Old Kannada or Halegannada () is the Kannada language which transformed from Purvada halegannada or Pre-old Kannada during the reign of the Kadambas of Banavasi (ancient royal dynasty of Karnataka 345−525 CE).

The Modern Kannada language has evolved in four phases over the years. From the Purva Halegannada in the 5th century (as per early epigraphic records), to the Halegannada (Old Kannada) between the 9th and 11th century, the Nadugannada (Middle Kannada) between the 12th and 17th century (as evidenced by Vachana literature), it has evolved to the present day Hosagannada (Modern Kannada) from 18th century to present. Hosagannada (Modern Kannada) is the official language of the state of Karnataka and is one of the 22 official national languages of the Republic of India and is the native language of approximately 65% of Karnataka's population.

Etymology
Halegannada is derived from two Kannada terms, haḷe and Kannaḍa. Haḷe, a prefix in Kannada language, means old or ancient.
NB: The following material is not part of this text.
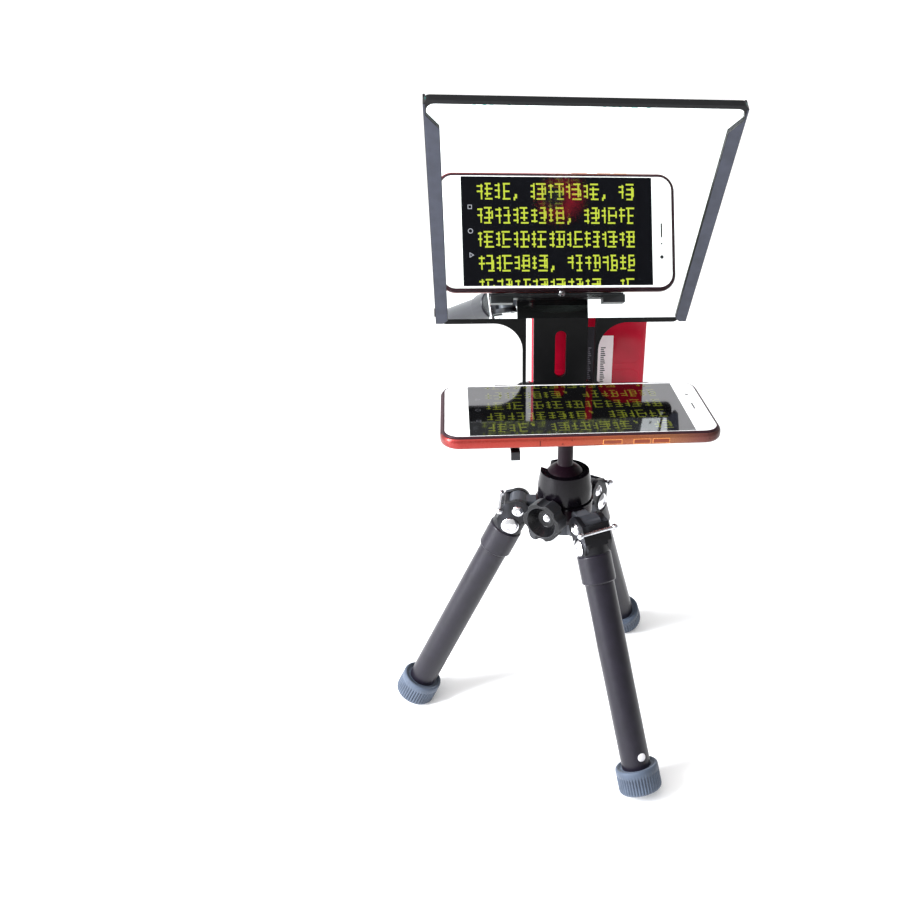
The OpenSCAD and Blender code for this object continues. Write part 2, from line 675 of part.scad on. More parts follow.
module clamp_rail() color("#17171b") place() difference() {
    union() {
        block([cam_x0 - 4.8, carriage_y1, rail_z0], [rail_x1, rail_y1, rail_z1]);
        block([cam_x0 - 4.8, carriage_y1, rail_z0], [cam_x0 - gap - pad_t, hook_y1, rail_z1 + 1]);
        block([cam_x0 - 4.8, cam_y1 + 0.4, rail_z0], [cam_x0 + 2.6, hook_y1, rail_z1 + 1]);
        block([-4, rail_y1 - 3, cam_bottom - 2.6], [26, rail_y1, rail_z0 + 1]);
        block([-4, rail_y1 - 3, cam_bottom - 2.6], [26, cam_y1 + 1.2, cam_bottom]);
    }
    x_rod(rod_y, rod_z, chamber_r, chamber_x0, chamber_x1);
    x_rod(rod_y, rod_z, rod_r + run, chamber_x1 - 1, rail_x1 + 1);
}

module clamp_fixed_pad() color("#2c2c30") place()
    block([cam_x0 - gap - pad_t, cam_y0, rail_z0 + 1], [cam_x0 - gap, cam_y1, rail_z1]);

module clamp_jaw() color("#17171b") place() {
    x_rod(rod_y, rod_z, rod_r, rod_collar_x, cam_x1 + gap + pad_t + 1);
    x_rod(rod_y, rod_z, 3.3, rod_collar_x, rod_collar_x + rod_collar_t);
    block([cam_x1 + gap + pad_t, rod_y - 4, rail_z0], [cam_x1 + 4.8, hook_y1, rail_z1 + 1]);
    block([cam_x1 - 2.6, cam_y1 + 0.4, rail_z0], [cam_x1 + 4.8, hook_y1, rail_z1 + 1]);
}

module clamp_jaw_pad() color("#2c2c30") place()
    block([cam_x1 + gap, cam_y0, rail_z0 + 1], [cam_x1 + gap + pad_t, cam_y1, rail_z1]);

module clamp_spring() color("#b9babf") place() {
    spring_x0 = rod_collar_x + rod_collar_t;
    spring_len = chamber_x1 - spring_x0;
    translate([spring_x0, rod_y, rod_z]) rotate([0, 90, 0])
        linear_extrude(spring_len, twist = -360 * spring_turns, slices = 14 * spring_turns, $fn = 6)
            translate([2.85, 0]) circle(r = spring_wire_r);
}

// ---------- phones ----------
// A flat phone body: X along its length, screen towards +Z, underside at z = 0
module phone_case(wid) {
    linear_extrude(0.8) round_rect(phone_len - 2.4, wid - 2.4, phone_r - 1.2);
    translate([0, 0, 0.8]) linear_extrude(phone_t - glass_plate_t - 0.8) round_rect(phone_len, wid, phone_r);
}

module phone_glass(wid) translate([0, 0, phone_t - glass_plate_t]) linear_extrude(glass_plate_t)
    round_rect(phone_len - 2.6, wid - 2.6, phone_r - 1.3);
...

In Kannada grammar there are sandhis in which while pronouncing two words in combined form, the k becomes g (ādeśa sandhi) and so haḷe and Kannaḍa together becomes Haḷegannaḍa.

Origin

Purvada HaleGannada (Pre-old Kannada)

A 5th century copper coin was discovered at Banavasi with an inscription in the Kannada script, one of the oldest such coins ever discovered.

In a report published by the Mysore Archaeological Department in 1936, Dr. M. H. Krishna, (the Director of Archaeology of the erstwhile Mysore state) who discovered the inscription in 1936 dated the inscription to 450 CE. This inscription in old-Kannada was found in Halmidi village near Hassan district. Many other inscriptions having Kannada words had been found like the Brahmagiri edict of 230 BCE by Ashoka. But this is the first full scale inscription in Kannada. Kannada was used in the inscriptions from the earliest times and the Halmidi inscription is considered to be the earliest epigraph written in Kannada.
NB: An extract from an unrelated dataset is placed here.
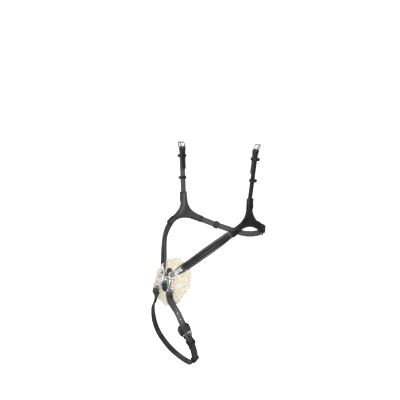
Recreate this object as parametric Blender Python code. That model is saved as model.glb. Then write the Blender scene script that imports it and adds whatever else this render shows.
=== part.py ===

This inscription is generally known as the Halmidi inscription and consists of sixteen lines carved on a sandstone pillar. It has been dated to 450 CE and demonstrates that Kannada was used as a language of administration at that time.

Dr K.V.Ramesh has hypothesized that, compared to possibly contemporaneous Sanskrit inscriptions, "Halmidi inscription has letters which are unsettled and uncultivated, no doubt giving an impression, or rather an illusion, even to the trained eye, that it is, in date, later than the period to which it really belongs, namely the fifth century A.D."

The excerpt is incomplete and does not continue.